RAW DATA:
=-=-=

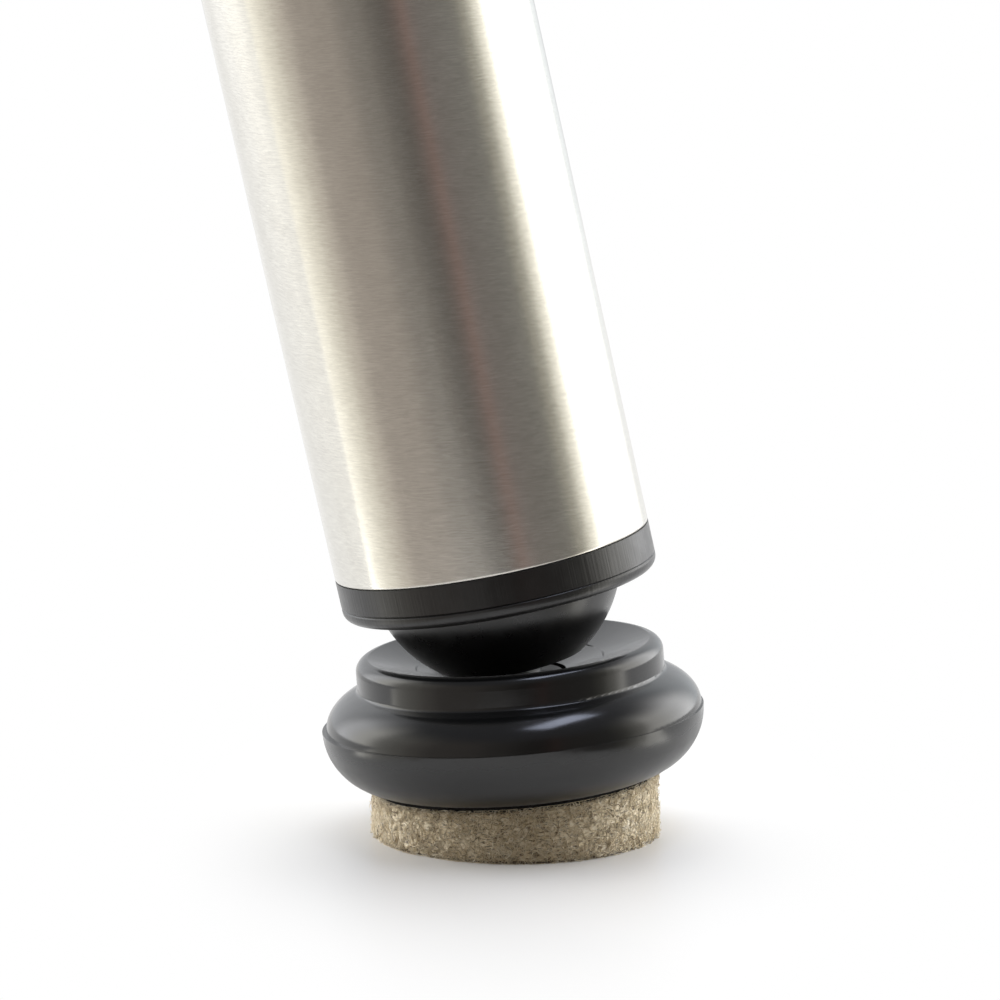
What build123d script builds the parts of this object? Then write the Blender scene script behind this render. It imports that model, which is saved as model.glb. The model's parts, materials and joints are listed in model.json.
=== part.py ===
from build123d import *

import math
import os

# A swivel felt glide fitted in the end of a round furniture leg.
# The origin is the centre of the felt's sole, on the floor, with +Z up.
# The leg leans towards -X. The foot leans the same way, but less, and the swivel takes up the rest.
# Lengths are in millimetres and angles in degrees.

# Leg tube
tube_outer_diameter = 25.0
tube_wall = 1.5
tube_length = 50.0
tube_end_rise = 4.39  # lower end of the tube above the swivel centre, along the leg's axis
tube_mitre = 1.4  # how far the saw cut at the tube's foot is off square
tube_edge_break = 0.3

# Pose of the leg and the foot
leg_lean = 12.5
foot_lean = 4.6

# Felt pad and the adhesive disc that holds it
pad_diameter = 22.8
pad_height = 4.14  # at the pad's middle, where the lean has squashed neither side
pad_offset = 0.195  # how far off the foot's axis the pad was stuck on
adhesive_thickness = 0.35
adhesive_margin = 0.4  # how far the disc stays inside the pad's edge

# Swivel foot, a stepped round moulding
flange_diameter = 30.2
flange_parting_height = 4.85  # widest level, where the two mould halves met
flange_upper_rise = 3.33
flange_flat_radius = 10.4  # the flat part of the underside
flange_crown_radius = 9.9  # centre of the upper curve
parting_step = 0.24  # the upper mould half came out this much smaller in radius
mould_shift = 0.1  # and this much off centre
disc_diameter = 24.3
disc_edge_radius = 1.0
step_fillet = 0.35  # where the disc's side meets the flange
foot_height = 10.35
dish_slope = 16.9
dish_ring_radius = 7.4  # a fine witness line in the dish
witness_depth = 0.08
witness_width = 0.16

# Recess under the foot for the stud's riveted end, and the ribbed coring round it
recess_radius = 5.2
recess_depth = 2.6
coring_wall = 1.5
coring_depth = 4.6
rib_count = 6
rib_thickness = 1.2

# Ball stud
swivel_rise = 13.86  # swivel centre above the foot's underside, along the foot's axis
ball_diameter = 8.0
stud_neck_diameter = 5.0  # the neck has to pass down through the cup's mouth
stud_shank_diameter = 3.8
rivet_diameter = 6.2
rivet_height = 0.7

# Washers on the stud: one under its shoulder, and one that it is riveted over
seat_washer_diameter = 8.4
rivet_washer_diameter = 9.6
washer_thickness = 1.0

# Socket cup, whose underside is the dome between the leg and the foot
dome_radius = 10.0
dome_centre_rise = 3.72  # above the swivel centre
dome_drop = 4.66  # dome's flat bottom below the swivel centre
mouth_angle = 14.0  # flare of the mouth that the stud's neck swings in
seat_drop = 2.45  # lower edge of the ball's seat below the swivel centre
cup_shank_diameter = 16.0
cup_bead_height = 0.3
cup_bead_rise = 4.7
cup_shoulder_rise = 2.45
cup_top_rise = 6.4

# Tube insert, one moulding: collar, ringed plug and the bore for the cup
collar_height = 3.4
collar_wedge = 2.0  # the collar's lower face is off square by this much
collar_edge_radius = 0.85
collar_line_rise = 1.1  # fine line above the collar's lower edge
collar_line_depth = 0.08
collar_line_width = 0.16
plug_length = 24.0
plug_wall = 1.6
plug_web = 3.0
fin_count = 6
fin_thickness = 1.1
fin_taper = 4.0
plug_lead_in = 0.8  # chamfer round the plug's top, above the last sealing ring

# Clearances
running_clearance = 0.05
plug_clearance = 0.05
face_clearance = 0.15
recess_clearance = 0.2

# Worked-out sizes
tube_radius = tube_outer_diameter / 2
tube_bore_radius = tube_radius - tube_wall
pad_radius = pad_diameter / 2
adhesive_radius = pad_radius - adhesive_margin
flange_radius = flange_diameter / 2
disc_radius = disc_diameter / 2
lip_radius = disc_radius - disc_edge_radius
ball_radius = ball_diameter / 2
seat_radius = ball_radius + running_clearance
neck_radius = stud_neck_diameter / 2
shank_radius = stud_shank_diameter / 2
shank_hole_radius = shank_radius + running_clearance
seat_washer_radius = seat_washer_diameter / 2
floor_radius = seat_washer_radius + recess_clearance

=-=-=

GOAL: Write out the entire listing exactly.

OUTPUT OF THE EXERCISE:
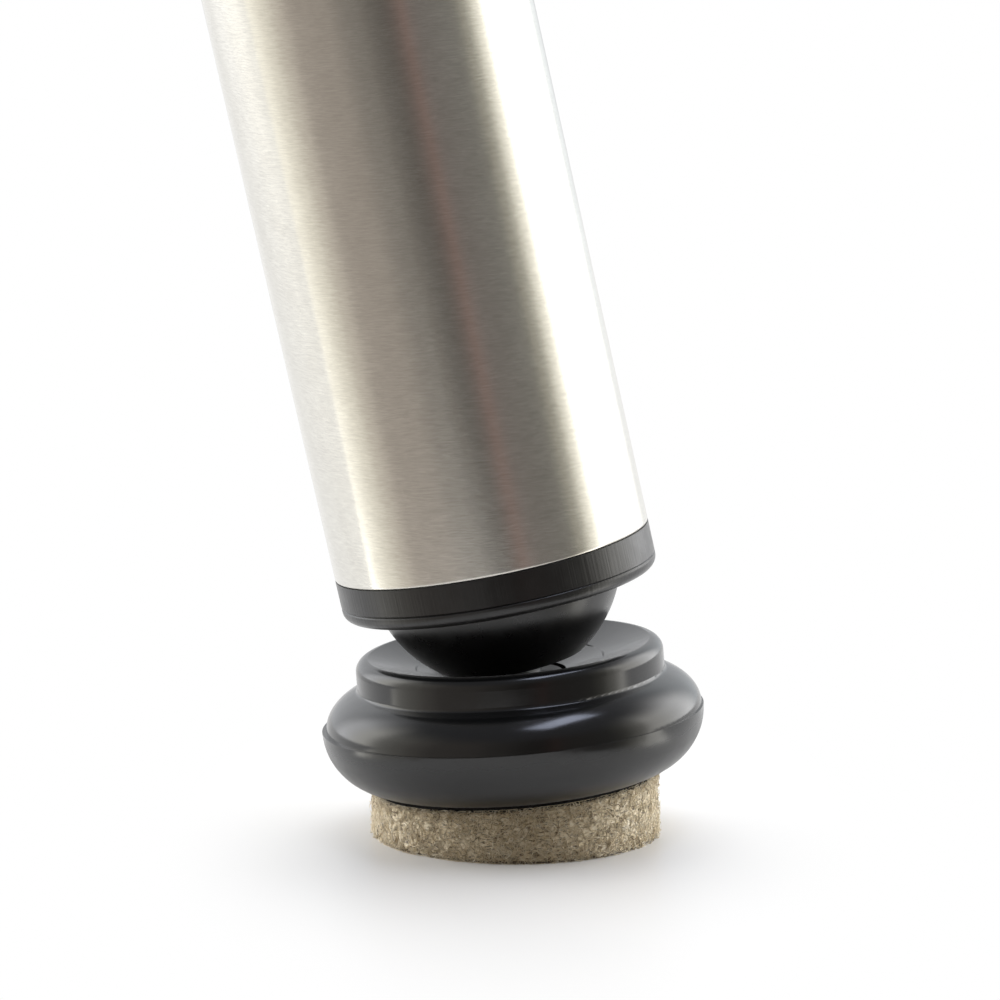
What build123d script builds the parts of this object? Then write the Blender scene script behind this render. It imports that model, which is saved as model.glb. The model's parts, materials and joints are listed in model.json.
=== part.py ===
from build123d import *

import math
import os

# A swivel felt glide fitted in the end of a round furniture leg.
# The origin is the centre of the felt's sole, on the floor, with +Z up.
# The leg leans towards -X. The foot leans the same way, but less, and the swivel takes up the rest.
# Lengths are in millimetres and angles in degrees.

# Leg tube
tube_outer_diameter = 25.0
tube_wall = 1.5
tube_length = 50.0
tube_end_rise = 4.39  # lower end of the tube above the swivel centre, along the leg's axis
tube_mitre = 1.4  # how far the saw cut at the tube's foot is off square
tube_edge_break = 0.3

# Pose of the leg and the foot
leg_lean = 12.5
foot_lean = 4.6

# Felt pad and the adhesive disc that holds it
pad_diameter = 22.8
pad_height = 4.14  # at the pad's middle, where the lean has squashed neither side
pad_offset = 0.195  # how far off the foot's axis the pad was stuck on
adhesive_thickness = 0.35
adhesive_margin = 0.4  # how far the disc stays inside the pad's edge

# Swivel foot, a stepped round moulding
flange_diameter = 30.2
flange_parting_height = 4.85  # widest level, where the two mould halves met
flange_upper_rise = 3.33
flange_flat_radius = 10.4  # the flat part of the underside
flange_crown_radius = 9.9  # centre of the upper curve
parting_step = 0.24  # the upper mould half came out this much smaller in radius
mould_shift = 0.1  # and this much off centre
disc_diameter = 24.3
disc_edge_radius = 1.0
step_fillet = 0.35  # where the disc's side meets the flange
foot_height = 10.35
dish_slope = 16.9
dish_ring_radius = 7.4  # a fine witness line in the dish
witness_depth = 0.08
witness_width = 0.16

# Recess under the foot for the stud's riveted end, and the ribbed coring round it
recess_radius = 5.2
recess_depth = 2.6
coring_wall = 1.5
coring_depth = 4.6
rib_count = 6
rib_thickness = 1.2

# Ball stud
swivel_rise = 13.86  # swivel centre above the foot's underside, along the foot's axis
ball_diameter = 8.0
stud_neck_diameter = 5.0  # the neck has to pass down through the cup's mouth
stud_shank_diameter = 3.8
rivet_diameter = 6.2
rivet_height = 0.7

# Washers on the stud: one under its shoulder, and one that it is riveted over
seat_washer_diameter = 8.4
rivet_washer_diameter = 9.6
washer_thickness = 1.0

# Socket cup, whose underside is the dome between the leg and the foot
dome_radius = 10.0
dome_centre_rise = 3.72  # above the swivel centre
dome_drop = 4.66  # dome's flat bottom below the swivel centre
mouth_angle = 14.0  # flare of the mouth that the stud's neck swings in
seat_drop = 2.45  # lower edge of the ball's seat below the swivel centre
cup_shank_diameter = 16.0
cup_bead_height = 0.3
cup_bead_rise = 4.7
cup_shoulder_rise = 2.45
cup_top_rise = 6.4

# Tube insert, one moulding: collar, ringed plug and the bore for the cup
collar_height = 3.4
collar_wedge = 2.0  # the collar's lower face is off square by this much
collar_edge_radius = 0.85
collar_line_rise = 1.1  # fine line above the collar's lower edge
collar_line_depth = 0.08
collar_line_width = 0.16
plug_length = 24.0
plug_wall = 1.6
plug_web = 3.0
fin_count = 6
fin_thickness = 1.1
fin_taper = 4.0
plug_lead_in = 0.8  # chamfer round the plug's top, above the last sealing ring

# Clearances
running_clearance = 0.05
plug_clearance = 0.05
face_clearance = 0.15
recess_clearance = 0.2

# Worked-out sizes
tube_radius = tube_outer_diameter / 2
tube_bore_radius = tube_radius - tube_wall
pad_radius = pad_diameter / 2
adhesive_radius = pad_radius - adhesive_margin
flange_radius = flange_diameter / 2
disc_radius = disc_diameter / 2
lip_radius = disc_radius - disc_edge_radius
ball_radius = ball_diameter / 2
seat_radius = ball_radius + running_clearance
neck_radius = stud_neck_diameter / 2
shank_radius = stud_shank_diameter / 2
shank_hole_radius = shank_radius + running_clearance
seat_washer_radius = seat_washer_diameter / 2
floor_radius = seat_washer_radius + recess_clearance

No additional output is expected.